I mean he first and foremost brings a very, very complex study of the human condition. And he
can make you laugh and he can make you cry. And he can make you consider political realities
in new ways. And he never dies. It’s always relevant. But for me, what was important about
Shakespeare was the fact that it all was in the words. All the action was in the words. All of the
humanity he was trying to share was in words. And in fact, in words that were designed in a
certain way. So I was interested in the design of Shakespeare’s words, and how that design led to
anybody saying those words a deeper understanding, a profound and deep understanding about
the human being they were portraying. And in fact that led me directly to thinking that if I were
to study the words of a so-called common walking man, and treat it and study it the way that I
treated and studied Shakespeare that I would find something inside of what we call a
commonplace person which could be on the stage. And not really in that way that you say, Truth
is stranger than fiction, but that someone in the course of an hour would come upon something
that was so meaningful to them that it could be heroic; and that it could capture the attention of
an audience. And so pretty much, Shakespeare led me right to my experiment. What I had was a
question that occupied me for a very long time. So I can tell you what the question was, and I can
tell you that even as I still practice around that question, it’s led me to another question that I
don’t even know how to work on. But the question I’ve been trying to answer since the first time
I ever picked up a Shakespearean text to speak it under the gaze of an authority on Shakespeare.

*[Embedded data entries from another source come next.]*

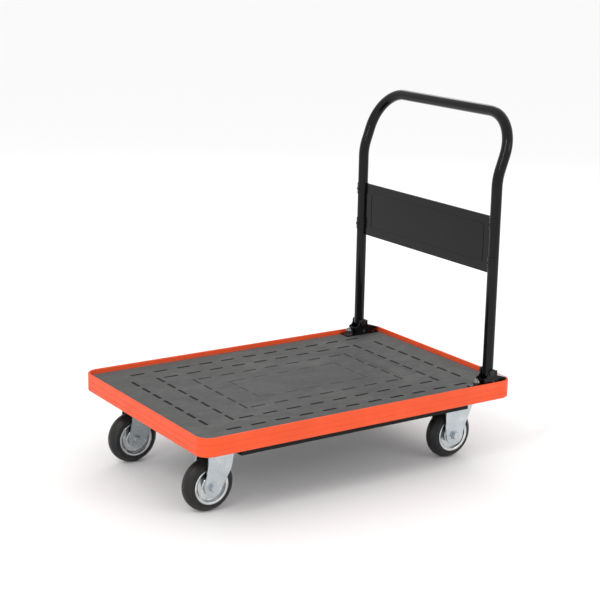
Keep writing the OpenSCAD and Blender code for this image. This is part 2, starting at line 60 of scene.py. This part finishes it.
def noise(nt, vec, scale, detail=4.0, rough=0.55, stretch=None):
    if stretch:
        mp = nt.nodes.new("ShaderNodeMapping")
        mp.inputs["Scale"].default_value = stretch
        nt.links.new(vec, mp.inputs["Vector"])
        vec = mp.outputs["Vector"]
    n = nt.nodes.new("ShaderNodeTexNoise")
    n.inputs["Scale"].default_value = scale
    n.inputs["Detail"].default_value = detail
    n.inputs["Roughness"].default_value = rough
    nt.links.new(vec, n.inputs["Vector"])
    return n.outputs["Fac"]


def ramp(nt, fac, stops):
    r = nt.nodes.new("ShaderNodeValToRGB")
    e = r.color_ramp.elements
    while len(e) > 1:
        e.remove(e[0])
    e[0].position, e[0].color = stops[0][0], (*stops[0][1], 1)
    for p, c in stops[1:]:
        x = e.new(p)
        x.color = (*c, 1)
    nt.links.new(fac, r.inputs["Fac"])
    return r.outputs["Color"]


def spread(nt, fac, lo, hi, a=0.3, b=0.7):
    m = nt.nodes.new("ShaderNodeMapRange")
    m.inputs["From Min"].default_value, m.inputs["From Max"].default_value = a, b
    m.inputs["To Min"].default_value, m.inputs["To Max"].default_value = lo, hi
    nt.links.new(fac, m.inputs["Value"])
    return m.outputs["Result"]


def bump(nt, bsdf, height, strength, distance):
    b = nt.nodes.new("ShaderNodeBump")
    b.inputs["Strength"].default_value = strength
    b.inputs["Distance"].default_value = distance
    nt.links.new(height, b.inputs["Height"])
    nt.links.new(b.outputs["Normal"], bsdf.inputs["Normal"])


def scaled(c, k):
    return tuple(min(1.0, x * k) for x in c)


def surface(name, color, rough, metallic=0.0, vary=0.12, vary_scale=14, fine=600, grain=0.15,
            depth=0.0002, coat=0.0, tint=None, stretch=None, spec=None):
    m, nt, b, vec = nodes_of(name)
    cloud = noise(nt, vec, vary_scale, 5, 0.6, stretch)
    nt.links.new(ramp(nt, cloud, [(0.30, scaled(color, 1 - vary)), (0.52, color),
                                  (0.72, tint or scaled(color, 1 + vary))]), b.inputs["Base Color"])
    patch = noise(nt, vec, vary_scale * 4.3, 6, 0.65, stretch)
    nt.links.new(spread(nt, patch, rough[0], rough[1]), b.inputs["Roughness"])
    b.inputs["Metallic"].default_value = metallic
    if coat:
        b.inputs["Coat Weight"].default_value = coat
        b.inputs["Coat Roughness"].default_value = 0.06
    if spec is not None:
        b.inputs["Specular IOR Level"].default_value = spec
    bump(nt, b, noise(nt, vec, fine, 3, 0.6), grain, depth)
    return m


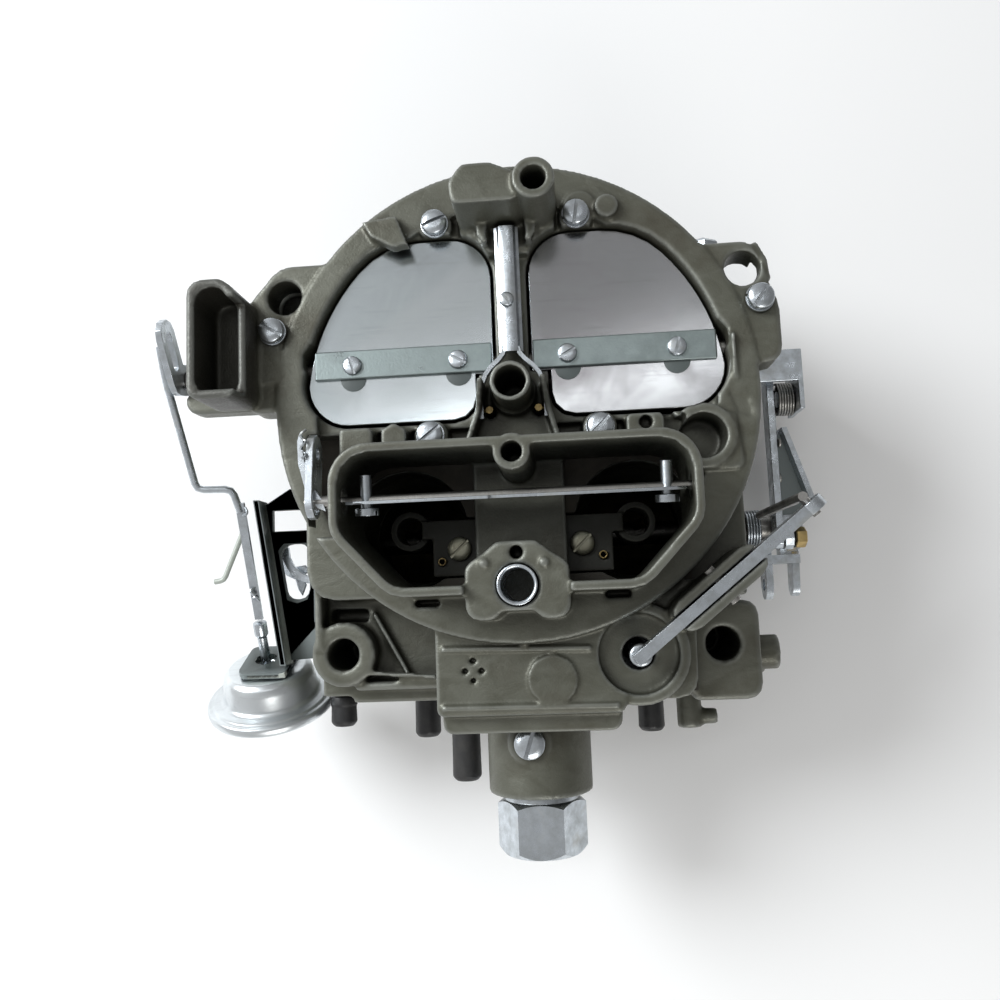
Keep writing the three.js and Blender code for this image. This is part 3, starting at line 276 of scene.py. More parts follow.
def edged(piece, width_mm, segments, sharp_deg, keep_sharp=False):
    """Rounds a piece's sharp edges and keeps its flats flat in the shading."""
    step = piece.modifiers.new("edges", "BEVEL")
    step.width, step.segments = width_mm * MM, segments
    step.limit_method, step.angle_limit = "ANGLE", math.radians(sharp_deg)
    even = piece.modifiers.new("flats", "WEIGHTED_NORMAL")
    even.weight, even.keep_sharp = 90, keep_sharp
    return applied(piece)


def softened(profile, radius):
    """A turned profile with each corner rounded by three points."""
    points = []
    last = len(profile) - 1
    for i, (r, h) in enumerate(profile):
        here = Vector((r, h))
        if i in (0, last) or r == 0:
            points.append(here)
            continue
        back = Vector(profile[i - 1]) - here
        on = Vector(profile[i + 1]) - here
        reach = min(radius, back.length * 0.45, on.length * 0.45)
        start, end = here + back.normalized() * reach, here + on.normalized() * reach
        points += [start, (start + end + here * 2) / 4, end]
    return points


TURNS = {
    "x": Matrix(((0, 0, 1), (1, 0, 0), (0, 1, 0))),
    "y": Matrix(((0, 1, 0), (0, 0, 1), (1, 0, 0))),
    "z": Matrix.Identity(3),
}


def turn_to(axis):
    """The rotation that takes +Z to an axis, which is a letter or a direction."""
    if isinstance(axis, str):
        return TURNS[axis].to_4x4()
    return Vector((0, 0, 1)).rotation_difference(Vector(axis)).to_matrix().to_4x4()


def lathe(profile, place=(0, 0, 0), axis="z", sides=40, radius=0.3):
    """A body of revolution, in millimetres, from (radius, height) pairs with corners of this radius."""
    shape = bmesh.new()
    rings = []
    for r, h in softened(profile, radius):
        if r < 1e-6:
            rings.append([shape.verts.new((0, 0, h))])
            continue
        rings.append([shape.verts.new((r * math.cos(a), r * math.sin(a), h))
                      for a in (2 * math.pi * k / sides for k in range(sides))])
    for low, high in zip(rings, rings[1:]):
        for k in range(sides):
            j = (k + 1) % sides
            corners = [low[k % len(low)], low[j % len(low)], high[j % len(high)], high[k % len(high)]]
            kept = list(dict.fromkeys(corners))
            if len(kept) > 2:
                shape.faces.new(kept)
    shape.transform(Matrix.Translation(Vector(place)) @ turn_to(axis))
    shape.transform(Matrix.Scale(MM, 4))
    return shape


def block(low, high, bevel=0.0):
    """A box between two corners, in millimetres."""
    shape = bmesh.new()
    bmesh.ops.create_cube(shape, size=1)
    low, high = Vector(low) * MM, Vector(high) * MM
    shape.transform(Matrix.Translation((low + high) / 2) @ Matrix.Diagonal((*(high - low), 1)))
    if bevel:
        bmesh.ops.bevel(shape, geom=shape.edges[:], offset=bevel * MM, segments=2, profile=0.5,
                        affect="EDGES")
    return shape


def slab(outline, low, high):
    """A flat plate from an outline in X and Y, in millimetres."""
    shape = bmesh.new()
    face = shape.faces.new([shape.verts.new((x * MM, y * MM, low * MM)) for x, y in outline])
    grown = bmesh.ops.extrude_face_region(shape, geom=[face])["geom"]
    bmesh.ops.translate(shape, vec=(0, 0, (high - low) * MM),
                        verts=[v for v in grown if isinstance(v, bmesh.types.BMVert)])
    bmesh.ops.recalc_face_normals(shape, faces=shape.faces)
    return shape


def joined(*shapes):
    """One bmesh holding several, which it uses up."""
    whole = bmesh.new()
    for shape in shapes:
        mesh = bpy.data.meshes.new("part")
        shape.to_mesh(mesh)
        shape.free()
        whole.from_mesh(mesh)
        bpy.data.meshes.remove(mesh)
    return whole


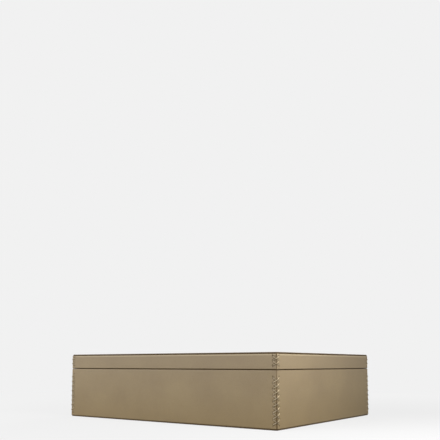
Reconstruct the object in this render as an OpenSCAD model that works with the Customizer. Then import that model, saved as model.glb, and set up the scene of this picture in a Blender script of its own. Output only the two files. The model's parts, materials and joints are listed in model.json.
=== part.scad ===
// Stationery box: a leather-covered box for papers with a flush lid that lifts off.
// X runs along the length, Y along the depth with the front at -Y, and Z is up.
// The origin is the middle of the underside, on the table.

/* [Box] */
// Length over the leather
box_length = 350; // [300:1:420]
// Depth over the leather
box_depth = 270; // [220:1:340]
// Height of the closed box
box_height = 90; // [75:1:140]
// Height of the lid above the middle of the seam
lid_height = 20.5; // [18:0.5:30]
// Open seam between the lid's lower edge and the base's rim
seam_gap = 0.3; // [0.2:0.1:1.2]

/* [Leather] */
// Thickness of the side panels
side_leather = 1.5; // [1.2:0.1:2.2]
// Thickness of the sheet on top
top_leather = 1.5; // [1:0.1:2.4]
// Thickness of the sheet underneath
bottom_leather = 1.5; // [1:0.1:2.4]
// Thickness where the leather is pared for turning in
pared_leather = 0.8; // [0.5:0.1:1]
// How far the base's leather is turned down inside the rim
turn_in = 14; // [8:1:25]
// Bend radius of the leather over the rim and under the lid's edge
bend_radius = 1; // [0.4:0.1:1.1]
// Radius of the rubbed upper edge of the lid's side leather
crown_radius = 0.9; // [0.2:0.1:1.1]
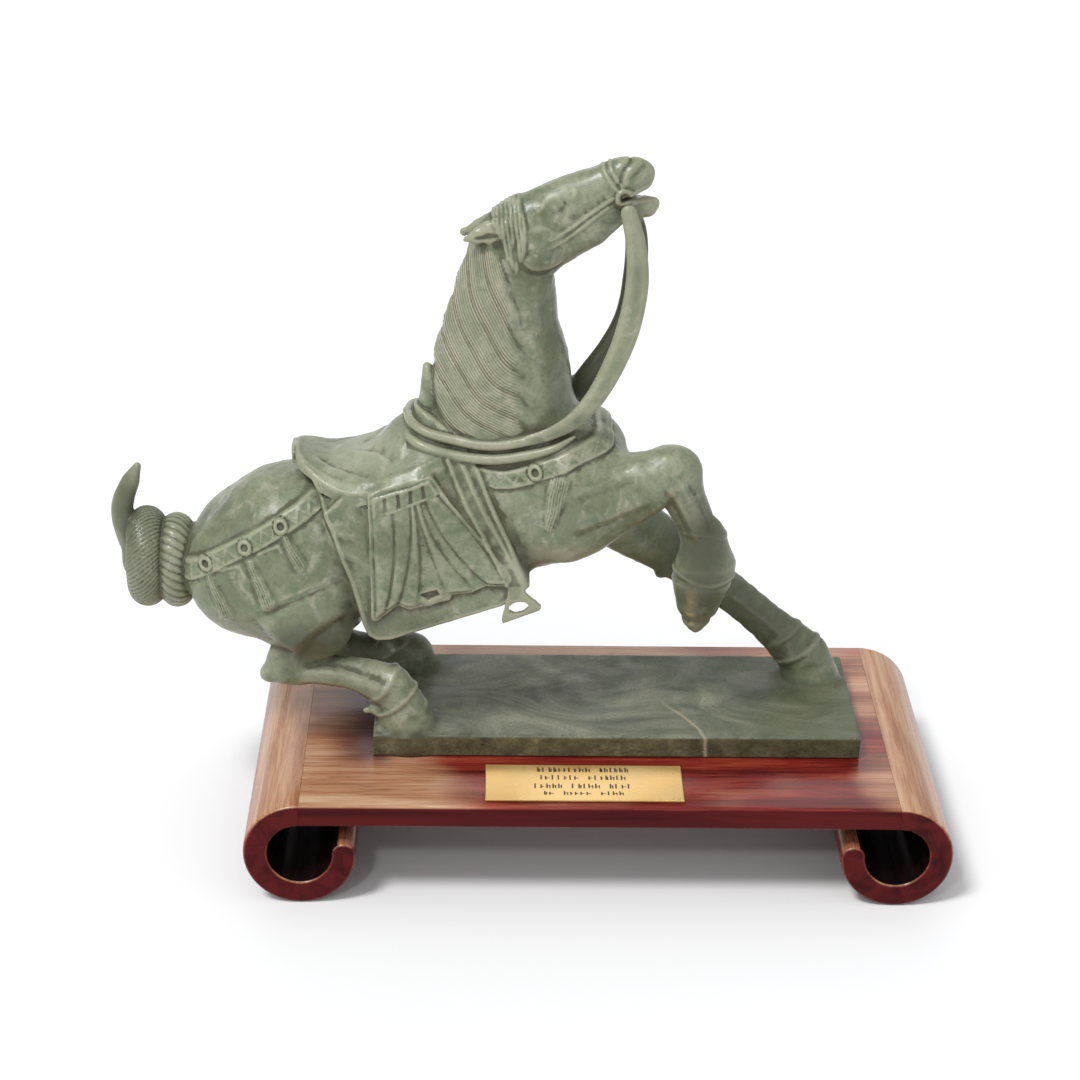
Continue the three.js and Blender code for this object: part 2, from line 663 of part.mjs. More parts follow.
// The three-cornered stirrups hanging at the front edge of the cloth
function addStirrups(field) {
  for (const side of [-1, 1]) {
    const ring = [[-41, 42 * side, 84, 2.2], [-49, 42 * side, 67, 2.6], [-32, 42 * side, 74, 2.6],
      [-41, 42 * side, 84, 2.2]];
    field.add(chain(ring), 1);
  }
}

function carveHorse() {
  const field = new Field(drawn(fieldStep));
  addTrunk(field);
  addHead(field);
  addLegs(field);
  addSaddle(field);
  carveSaddlery(field);
  carveHarness(field);
  carveMane(field);
  carveFace(field);
  addTail(field);
  addReins(field);
  addStirrups(field);
  field.settle();
  const sole = drawn(fieldStep / 4 - footDepth);
  const everywhere = [Infinity, Infinity, Infinity];
  field.visit(field.low, everywhere, (value, x, y, z) => Math.max(value, sole - z));
  field.fillHollows();
  return field;
}

// A block with every edge chamfered, centred on the origin
function chamferedBlock(length, width, height, chamfer) {
  const edge = new THREE.Shape();
  edge.moveTo(-length / 2, -width / 2);
  edge.lineTo(length / 2, -width / 2);
  edge.lineTo(length / 2, width / 2);
  edge.lineTo(-length / 2, width / 2);
  edge.closePath();
  const block = new THREE.ExtrudeGeometry(edge, {
    depth: height - 2 * chamfer,
    bevelThickness: chamfer,
    bevelSize: chamfer,
    bevelOffset: -chamfer,
    bevelSegments: 1,
  });
  block.translate(0, 0, chamfer - height / 2);
  return block;
}

function horseGeometry() {
  const slabTop = 2 * scrollRadius + jointGap + slabThickness;
  const thin = thinOut(surfaceOf(carveHorse()), horseTriangles);
  const place = [0, horseOffsetY, slabTop];
  const placed = thin.positions.map((value, n) => value * horseScale + place[n % 3]);
  const horse = solidFrom(placed, thin.triangles);
  const slab = chamferedBlock(slabLength, slabWidth, slabThickness, slabChamfer);
  slab.translate(slabOffsetX, slabOffsetY, slabTop - slabThickness / 2);
  return geometryFrom(horse.add(solidFromGeometry(slab)));
}

const scrollCentre = standWidth / 2 - scrollRadius;

const woodBevel = {
  bevelThickness: edgeRound,
  bevelSize: edgeRound,
  bevelOffset: -edgeRound,
  bevelSegments: 1,
};

// The flat board between the two rolled ends, its front and back edges rounded
function boardGeometry() {
  const halfLength = scrollCentre - jointGap / 2;
  const section = new THREE.Shape();
  section.moveTo(-halfLength, 0);
  section.lineTo(halfLength, 0);
  section.lineTo(halfLength, boardThickness);
  section.lineTo(-halfLength, boardThickness);
  section.closePath();
  const board = new THREE.ExtrudeGeometry(section, { depth: standDepth - 2 * edgeRound, ...woodBevel });
  board.translate(0, 2 * scrollRadius - boardThickness, edgeRound - standDepth / 2);
  return board.rotateX(Math.PI / 2);
}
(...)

I had spoken some Shakespearean words in other informal ways; but the first time anybody was
sort of ever listening to me attempt to speak in Shakespeare was in 1972 or something like that.
And so the question that came from that was what is the relationship of language to identity?
And that’s what you and I have been talking about. And that question has occupied me for a long
time. And now I have a new question, which is, what is the gap between understanding and
action? And what does it take to bridge that gap? And I don’t know the answer to it. That’s the
question that I suspect will occupy me now for some years.